Machiavelli’s Enduring Contribution

Despite these limitations, Machiavelli remains a crucial figure in the development of modern political thought. His greatest contribution may be methodological rather than prescriptive.

He insisted that we analyze political systems as they actually function, not merely as we wish them to function.

This shift toward empirical observation paved the way for later developments in political science, systems theory, and governance design.

From a modern perspective, Machiavelli can be understood as an early analyst of coordination systems under conditions of power asymmetry and uncertainty.

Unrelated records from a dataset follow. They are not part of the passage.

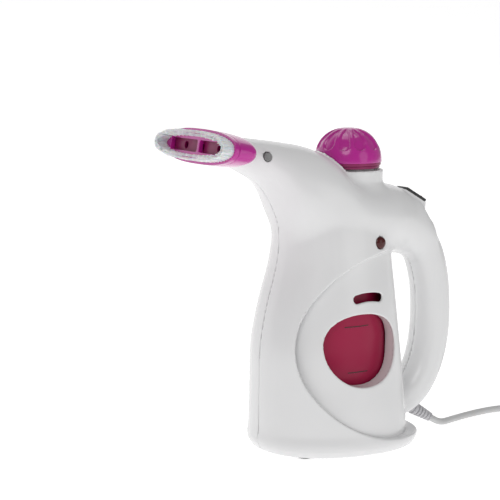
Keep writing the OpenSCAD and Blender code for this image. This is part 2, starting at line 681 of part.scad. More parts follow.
module strain_relief() {
    color("#C4C4C4") at_relief() difference() {
        union() {
            translate([0, 0, -9]) cylinder(r = 4.5, h = 13.6, $fn = 32);
            translate([0, 0, 4.6]) cylinder(r1 = 5.3, r2 = 3.7, h = relief_l - 4.6, $fn = 32);
            translate([0, 0, -9]) cylinder(r = 6, h = 1.8, $fn = 32);
        }
        translate([0, 0, -10]) cylinder(r = cord_d / 2, h = 9.9, $fn = 32);
    }
}
module cord_run() {
    color("#D0D0D0") tube(spline(CORD, 2), cord_d / 2, 8);
}
module cord_tail() {
    color("#D0D0D0") tube(spline(TAIL, 2), cord_d / 2, 8);
}
module cord_coil() {
    color("#D0D0D0") translate([coil_c[0], coil_c[1], 0]) rotate_extrude($fn = 64)
        translate([coil_in, 0]) square([coil_out - coil_in, coil_h]);
}
module cord_tie() {
    w = coil_out - coil_in;
    color("#F4F4F4") translate([coil_c[0], coil_c[1] + coil_in, 0]) difference() {
        translate([-3, -0.9, 0]) cube([6, w + 1.8, coil_h + 0.9]);
        translate([-4, 0, -1]) cube([8, w, coil_h + 1]);
    }
}
module plug_body() {
    color("#C8C8C8") translate(plug_o) {
        rotate([-90, 0, 0]) cylinder(r1 = 3.6, r2 = 5, h = 12, $fn = 32);
        translate([-11, 12, -6.5]) cube([22, 24, 13]);
    }
}
module plug_pins() {
    color("#C8B070") translate(plug_o) for (x = [-6.35, 6.35])
        translate([x - 0.75, 36, -3.15]) cube([1.5, 16, 6.3]);
}

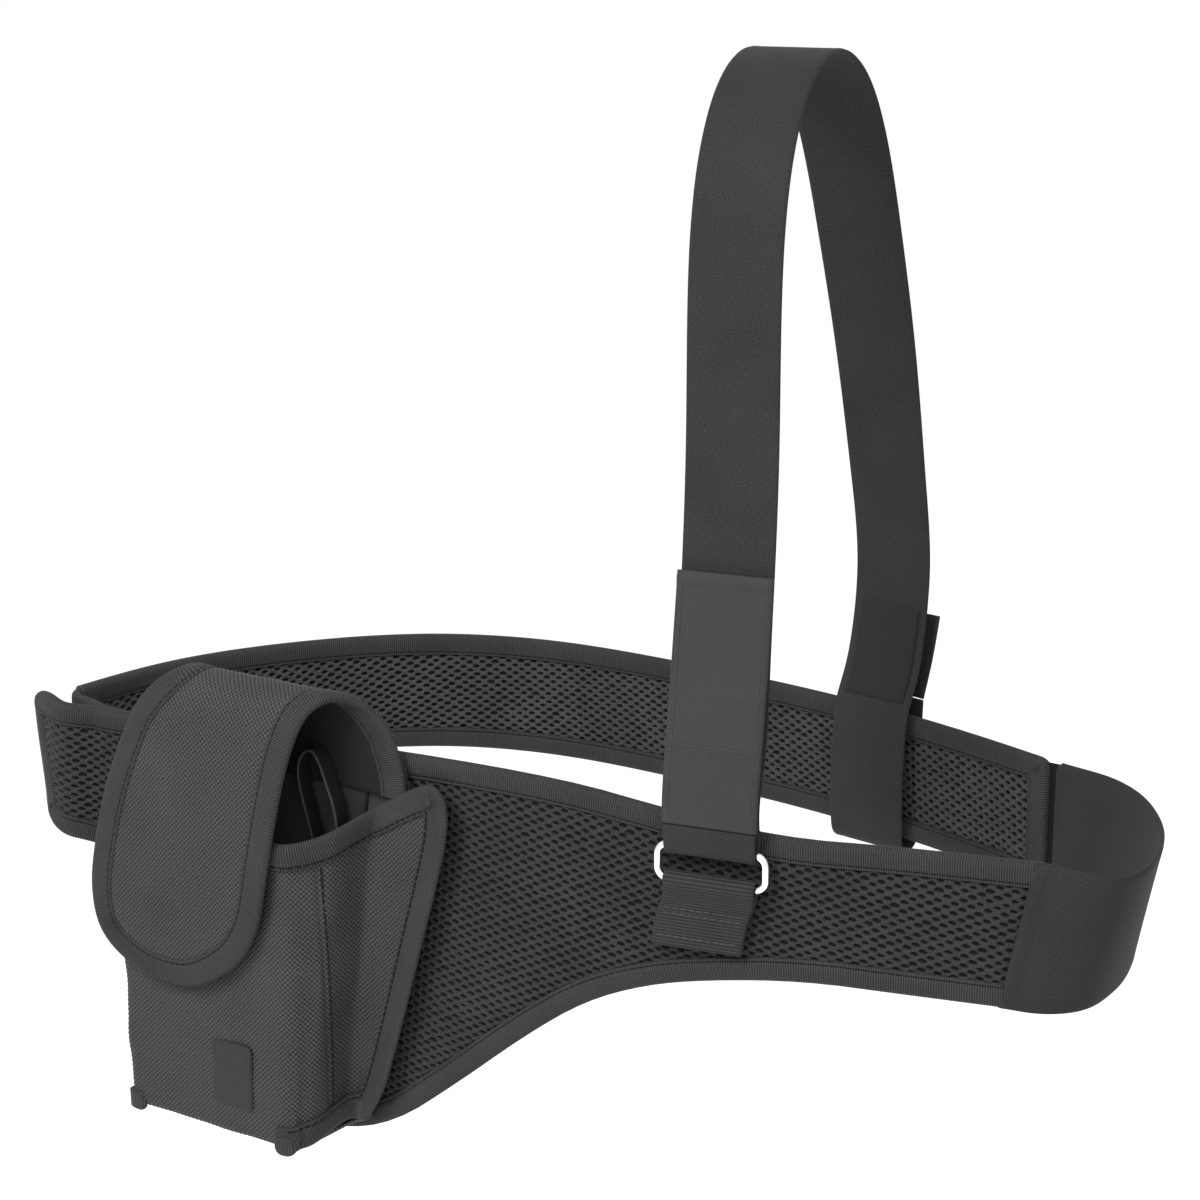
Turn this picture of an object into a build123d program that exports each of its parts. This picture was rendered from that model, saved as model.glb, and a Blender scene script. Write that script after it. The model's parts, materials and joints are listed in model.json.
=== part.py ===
from build123d import *
import math
import os

# Carrying harness for an avalanche transceiver: a padded hip belt with a pouch and a shoulder strap.
# Millimetres. +X runs to the wearer's left along the belt, +Y to the wearer's back, +Z up.
# The origin is the middle of the belt's loop, level with the belt's top edge.

# Thicknesses of the soft goods
MESH = 1.4
FOAM = 2.2
PAD = 2 * MESH + FOAM
BINDING = 6.2
WEBBING = 1.5
HOOK = 1.1
CLOTH = 1.6
FLAP_BINDING = 4.4
GAP = 0.3

# Widths
BINDING_WIDTH = 10.0
FLAP_EDGE = 9.0
STRAP_WIDTH = 38.0
TONGUE_WIDTH = 39.5
BELT_HEIGHT = 57.0

# Ring
RING_WIRE = 3.2
RING_WIDTH = 48.0
RING_HEIGHT = 17.0
RING_CORNER = 4.2
RING_X = 92.6
RING_Y = -108.4
RING_Z = -16.0
BAR_RISE = (RING_HEIGHT - RING_WIRE) / 2

# Pouch frame: a to the wearer's left along the pouch, n outwards from the belt, z up
POUCH_X = -130.0
POUCH_Y = -82.0
POUCH_TURN = -11.0
POUCH_FLOOR = -167.0
POUCH_TOP = 14.0
LEASH_OUT = 8.5
PATCH_A = -6.0

# Where the moving pieces part from the rest
CREASE_X = -224.6
FLAP_HINGE_Z = 10.6
TONGUE_FOOT_Z = 1.0
TONGUE_TOP_Z = 98.5
REAR_JOIN_Z = 45.0
REAR_TAB_Z = 6.0

# Belt in plan: middle of the pad's thickness
FRONT_PLAN = [
    (-226, -72.5), (-213, -70), (-200, -70), (-160, -75.5), (-120, -82), (-45, -93),
    (25, -98), (97, -100.5), (160, -101), (222, -100.5),
]
BACK_PLAN = [
    (194, 24), (160, 43), (117, 64), (54, 87), (-11, 103), (-66, 111), (-125, 102),
    (-181, 64), (-221, 11), (-238.6, -40),
]
WING_PLAN = [(-237, -46), (-228, -51), (-213, -58.6), (-200, -62.5), (-160, -68.5), (-122, -74.8)]
TAIL_PLAN = [(-227.3, -72.2), (-233, -69.5), (-240, -64), (-247.5, -57.5)]

# Front panel in elevation: (x, z) along its top edge and along its lower edge
FRONT_TOP = [
    (-226, -1), (-200, 0), (-120, 5), (-45, 9), (25, 8), (71, 2), (117, -3), (167, 0), (222, 1.5),
]
FRONT_LOWER = [
    (-226, -60), (-208, -62), (-193, -78), (-187, -105), (-183, -140), (-168, -164),
    (-135, -172), (-85, -169), (-56, -159), (-25, -134), (8, -105.5), (35, -85.5),
    (62, -73.5), (90, -66.5), (129, -60.5), (170, -59.5), (212, -58.5),
]

# The pouch's free rear edge on its right side, in elevation: outer line and inner line of its binding
GUSSET_OUTER = [
    (-27, 0), (-21.5, -5), (-20.7, -12), (-22.2, -26), (-28.2, -49), (-34.5, -72), (-41.5, -98),
    (-47.5, -119), (-53.5, -139), (-60, -150),
]
GUSSET_INNER = [(-37, -9), (-40.7, -38), (-47.5, -67), (-55.2, -98), (-63.9, -127), (-71, -146)]

SPAN_STEPS = 24
RIBBON_STEPS = 4


def smooth(rows, steps=RIBBON_STEPS):
    """The rows with more between them, on a curve through every row."""
    ends = [rows[0]] + list(rows) + [rows[-1]]
    filled = []
    for i in range(len(rows) - 1):
        four = ends[i : i + 4]
        for k in range(steps):
            t = k / steps
            filled.append(tuple(
                b + 0.5 * t * (c - a + t * (2 * a - 5 * b + 4 * c - d + t * (3 * b - a - 3 * c + d)))
                for a, b, c, d in zip(*four)
            ))
    filled.append(tuple(rows[-1]))
    return filled


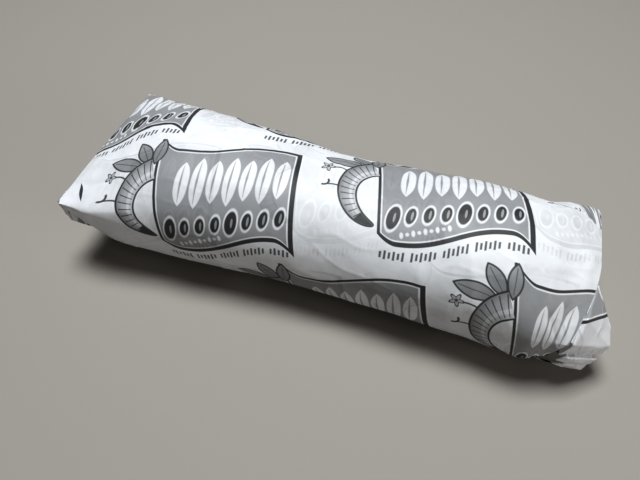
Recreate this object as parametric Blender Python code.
"""A burrito shut in its paper wrap: one closed parcel, metres, +Z up.

+X runs along the roll, +Y is the side away from a person who looks at it, and the flat
underside rests on z = 0. The origin is the middle of the parcel's footprint. The paper is a
tube round a soft roll. Each end is pinched to a straight crease near the top and folded
down, and the side folds stick out as ears.
"""

import math

import bmesh
import bpy

# Driving dimensions of the roll.
BODY_WIDTH = 0.0712
BODY_HEIGHT = 0.058
WIDEST_HEIGHT = 0.028  # where the side bulges most
SAG = 0.0030  # how much of the round underside is pressed flat
TOP_ROUNDNESS = 2.1  # superellipse exponents of the upper and lower half
UNDERSIDE_ROUNDNESS = 2.3

# A soft waist near the middle, deepest on the back.
WAIST_AT = 0.010
WAIST_SPREAD = 0.052
WAIST_DEPTH = 0.0030

# The roll bends a little to the front near its right end.
BEND_AT = 0.088
BEND_SPREAD = 0.034
BEND_DEPTH = 0.0024

# The outer layer's free edge runs along the back, over the last quarter turn of paper.
LAP_THICKNESS = 0.0007
LAP_AT_LEFT = math.radians(8.0)
LAP_AT_RIGHT = math.radians(38.0)
LAP_FADE = 0.25  # turns over which the doubled layer thins out
LAP_LEDGE = 0.004  # turns the ledge takes

# The two pinched ends: the crease's place along X, its height, the middle and half of its
# width, how far its front and back corners droop and its front corner slants back, how far
# from it the top, the sides and the end face reach the full section, how far the crease's
# height lasts along the back and the front, and how far the section stays lens-shaped.
LEFT_END = {
    "crease_x": -0.1200,
    "crease_z": 0.0400,
    "crease_y": 0.0010,
    "crease_half": 0.0410,
    "front_droop": 0.0015,
    "back_droop": 0.0,
    "slant": 0.0,
    "top_run": 0.055,
    "side_run": 0.120,
    "face_run": 0.019,
    "back_run": 0.070,
    "front_run": 0.075,
    "lens_run": 0.075,
}
RIGHT_END = {
    "crease_x": 0.1124,
    "crease_z": 0.0410,
    "crease_y": 0.0000,
    "crease_half": 0.0340,
    "front_droop": 0.0120,
    "back_droop": 0.0020,
    "slant": 0.0070,
    "top_run": 0.048,
    "side_run": 0.022,
    "face_run": 0.012,
    "back_run": 0.030,
    "front_run": 0.017,
    "lens_run": 0.012,
}
CREASE_HALF_THICKNESS = 0.0006
FACE_ROUNDNESS = 1.8
FACE_CORNER_RUN = 0.6  # how much further in the end face reaches at the crease's corners
LENS_UPPER_POWER = 1.3  # powers of the sine that make a section's sides sharp
LENS_LOWER_POWER = 0.7
SLANT_RUN = 0.030  # how far in the front corner's slant reaches

# Mesh density of the loft.
SIDES = 64
END_STATIONS = 14
BODY_STATIONS = 28


def ease(t):
    """0 to 1 with level ends."""
    t = min(max(t, 0.0), 1.0)
    return t * t * (3.0 - 2.0 * t)


def arrive(t):
    """0 to 1, steep at first and level at the end."""
    t = min(max(t, 0.0), 1.0)
    return 1.0 - (1.0 - t) ** 2


def mix(a, b, share):
    return a + (b - a) * share


def bump(x, centre, spread):
    return math.exp(-(((x - centre) / spread) ** 2))


def end_face(t):
    """1 at the crease, 0 where the end face meets the underside."""
    t = min(max(t, 0.0), 1.0)
    return 1.0 - (1.0 - (1.0 - t) ** FACE_ROUNDNESS) ** (1.0 / FACE_ROUNDNESS)


def section_sizes(x):
    """The sizes of the cross-section at x, from the crease of the nearer end to the body."""
    end = LEFT_END if x < 0.0 else RIGHT_END
    inside = abs(x - end["crease_x"])
    waist = WAIST_DEPTH * bump(x, WAIST_AT, WAIST_SPREAD)
    bend = BEND_DEPTH * bump(x, BEND_AT, BEND_SPREAD)
    sides = ease(inside / end["side_run"])
    front = ease(inside / end["front_run"])
    back_edge = mix(end["crease_z"], WIDEST_HEIGHT, ease(inside / end["back_run"]))
    front_edge = mix(end["crease_z"], WIDEST_HEIGHT, front)
    top = arrive(inside / end["top_run"])
    return {
        "middle": mix(end["crease_y"], -0.6 * waist - bend, sides),
        "half": mix(end["crease_half"], BODY_WIDTH / 2.0 - waist, sides),
        "top": mix(end["crease_z"] + CREASE_HALF_THICKNESS, BODY_HEIGHT - 0.7 * waist, top),
        "widest": (back_edge + front_edge) / 2.0,
        "twist": (back_edge - front_edge) / 2.0,
        "front_droop": mix(end["front_droop"], 0.0, front),
        "back_droop": mix(end["back_droop"], 0.0, front),
        "slant": end["slant"] * (1.0 - ease(inside / SLANT_RUN)),
        "lens": 1.0 - ease(inside / end["lens_run"]),
        "inside": inside,
        "face_run": end["face_run"],
        "crease": end["crease_z"] - CREASE_HALF_THICKNESS,
        "lap": LAP_THICKNESS * front,
    }


def turns():
    """Places round a cross-section in turns from the lap's free edge, both sides of it."""
    return [step / SIDES for step in range(SIDES)] + [1.0 - LAP_LEDGE]


def section(x):
    """The cross-section at x: points that run round from the free edge over the top."""
    sizes = section_sizes(x)
    left, right = LEFT_END["crease_x"], RIGHT_END["crease_x"]
    free_edge = mix(LAP_AT_LEFT, LAP_AT_RIGHT, (x - left) / (right - left))
    points = []
    for turn in turns():
        angle = free_edge + 2.0 * math.pi * turn
        cosine, sine = math.cos(angle), math.sin(angle)
        if sine >= 0.0:
            power = mix(2.0 / TOP_ROUNDNESS, LENS_UPPER_POWER, sizes["lens"])
            reach = sizes["top"] - sizes["widest"]
        else:
            power = mix(2.0 / UNDERSIDE_ROUNDNESS, LENS_LOWER_POWER, sizes["lens"])
            run = sizes["face_run"] * (1.0 + FACE_CORNER_RUN * cosine * cosine)
            under = mix(-SAG, sizes["crease"], end_face(sizes["inside"] / run))
            reach = sizes["widest"] - under
        side_power = 2.0 / (TOP_ROUNDNESS if sine >= 0.0 else UNDERSIDE_ROUNDNESS)
        layer = sizes["lap"] * max(0.0, 1.0 - turn / LAP_FADE)
        droop = sizes["back_droop"] if cosine > 0.0 else sizes["front_droop"]
        y = math.copysign(abs(cosine) ** side_power, cosine) * (sizes["half"] + layer)
        z = math.copysign(abs(sine) ** power, sine) * (reach + layer)
        z += sizes["widest"] + sizes["twist"] * cosine - droop * abs(cosine) ** 2.5
        slant = sizes["slant"] * max(0.0, -cosine) ** 1.5
        points.append((x - slant, sizes["middle"] + y, max(z, 0.0)))
    return points


def stations():
    """Places along X, close together at the ends and even between them."""
    left, right = LEFT_END["crease_x"], RIGHT_END["crease_x"]
    left_run, right_run = LEFT_END["face_run"], RIGHT_END["face_run"]
    places = [left + left_run * (step / END_STATIONS) ** 2 for step in range(END_STATIONS)]
    start, stop = left + left_run, right - right_run
    places += [mix(start, stop, step / BODY_STATIONS) for step in range(BODY_STATIONS + 1)]
    places += [right - right_run * (step / END_STATIONS) ** 2 for step in range(END_STATIONS - 1, -1, -1)]
    return places


def loft_body():
    """The roll with its pinched ends, lofted through the cross-sections."""
    shape = bmesh.new()
    rings = [[shape.verts.new(point) for point in section(x)] for x in stations()]
    for ring, following in zip(rings, rings[1:]):
        for side in range(len(ring)):
            after = (side + 1) % len(ring)
            shape.faces.new((ring[side], ring[after], following[after], following[side]))
    shape.faces.new(rings[0])
    shape.faces.new(reversed(rings[-1]))
    bmesh.ops.recalc_face_normals(shape, faces=shape.faces)
    return new_object("wrapped_burrito", shape)


# The ears: side folds that stick out past the creases. Each is the convex shape round its
# outer corners and the points that anchor it inside the roll.
EARS = {
    "front_left_ear": [
        (-0.1200, -0.0260, 0.0402),
        (-0.1222, -0.0393, 0.0380),
        (-0.1186, -0.0400, 0.0270),
        (-0.1130, -0.0392, 0.0250),
        (-0.1110, -0.0340, 0.0390),
        (-0.1060, -0.0330, 0.0230),
        (-0.1110, -0.0200, 0.0360),
        (-0.1160, -0.0260, 0.0300),
    ],
    "front_right_ear": [
        (0.1122, -0.0095, 0.0400),
        (0.1096, -0.0260, 0.0380),
        (0.1084, -0.0340, 0.0300),
        (0.1059, -0.0352, 0.0200),
        (0.1182, -0.0181, 0.0320),
        (0.1224, -0.0179, 0.0260),
        (0.1249, -0.0233, 0.0200),
        (0.1236, -0.0250, 0.0150),
        (0.1209, -0.0294, 0.0080),
        (0.1180, -0.0310, 0.0050),
        (0.0985, -0.0300, 0.0060),
        (0.0980, -0.0200, 0.0080),
        (0.0980, -0.0200, 0.0300),
        (0.1080, -0.0080, 0.0050),
        (0.1150, 0.0020, 0.0220),
        (0.1040, 0.0060, 0.0060),
    ],
    "back_right_ear": [
        (0.1124, 0.0310, 0.0395),
        (0.1080, 0.0200, 0.0410),
        (0.1090, 0.0320, 0.0330),
        (0.1150, 0.0290, 0.0260),
        (0.1165, 0.0200, 0.0200),
        (0.1120, 0.0080, 0.0280),
        (0.1020, 0.0300, 0.0200),
        (0.1000, 0.0200, 0.0300),
        (0.1020, 0.0180, 0.0100),
        (0.1100, 0.0220, 0.0080),
    ],
}


def convex_solid(name, corners):
    shape = bmesh.new()
    for corner in corners:
        shape.verts.new(corner)
    bmesh.ops.convex_hull(shape, input=shape.verts)
    bmesh.ops.recalc_face_normals(shape, faces=shape.faces)
    return new_object(name, shape)


def new_object(name, shape):
    mesh = bpy.data.meshes.new(name)
    shape.to_mesh(mesh)
    shape.free()
    made = bpy.data.objects.new(name, mesh)
    collection("burrito").objects.link(made)
    return made


def collection(name):
    found = bpy.data.collections.get(name)
    if found is None:
        found = bpy.data.collections.new(name)
        bpy.context.scene.collection.children.link(found)
    return found


def join(body, ears):
    """Unites the ears with the roll and removes their own objects."""
    for ear in ears:
        union = body.modifiers.new(ear.name, "BOOLEAN")
        union.operation = "UNION"
        union.object = ear
    graph = bpy.context.evaluated_depsgraph_get()
    joined = bpy.data.meshes.new_from_object(body.evaluated_get(graph))
    body.modifiers.clear()
    body.data = joined
    for ear in ears:
        bpy.data.objects.remove(ear)


def centre_footprint(body):
    """Puts the origin in the middle of the footprint, on the underside."""
    xs = [vertex.co.x for vertex in body.data.vertices]
    ys = [vertex.co.y for vertex in body.data.vertices]
    zs = [vertex.co.z for vertex in body.data.vertices]
    shift = ((max(xs) + min(xs)) / 2.0, (max(ys) + min(ys)) / 2.0, min(zs))
    for vertex in body.data.vertices:
        vertex.co.x -= shift[0]
        vertex.co.y -= shift[1]
        vertex.co.z -= shift[2]


def paper_material():
    """White greaseproof wrapping paper with a soft gloss."""
    material = bpy.data.materials.new("wrapping_paper")
    material.use_nodes = True
    shader = material.node_tree.nodes["Principled BSDF"]
    shader.inputs["Base Color"].default_value = (0.80, 0.81, 0.82, 1.0)
    shader.inputs["Roughness"].default_value = 0.5
    shader.inputs["Metallic"].default_value = 0.0
    return material


def build():
    for old in list(bpy.data.objects):
        bpy.data.objects.remove(old)
    body = loft_body()
    join(body, [convex_solid(name, corners) for name, corners in EARS.items()])
    centre_footprint(body)
    body.data.materials.clear()
    body.data.materials.append(paper_material())
    body.data.shade_smooth()
    body.data.set_sharp_from_angle(angle=math.radians(40.0))


build()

Toward a Modern Refinement

If Machiavelli were writing today, a systems-oriented update of his insights might look something like this:

Stable political systems depend on the legible relationship between three elements:

  • authority to act
  • permission to affect
  • witnessed consequence

When these elements remain visible and traceable across time, institutions maintain legitimacy and coordination capacity. When they become opaque, systems drift toward instability.

Machiavelli understood the importance of authority and perception. Modern systems thinking adds a deeper appreciation for consent mechanisms and transparent witnessing.

Together, these elements form the foundation of durable coordination.

Conclusion

Machiavelli was not simply the advocate of ruthless power that later generations imagined. He was a careful observer of political systems struggling to survive in a turbulent environment. His work represents an early attempt to understand how authority, perception, and institutional structure interact to produce stability.

While some of his conclusions reflect the constraints of his era, his core insight remains valuable: political systems must be understood as dynamic structures governed by feedback, legitimacy, and coordination constraints.

Reexamined through the lens of modern systems theory, Machiavelli emerges not as a villain of political thought, but as one of its first serious system analysts.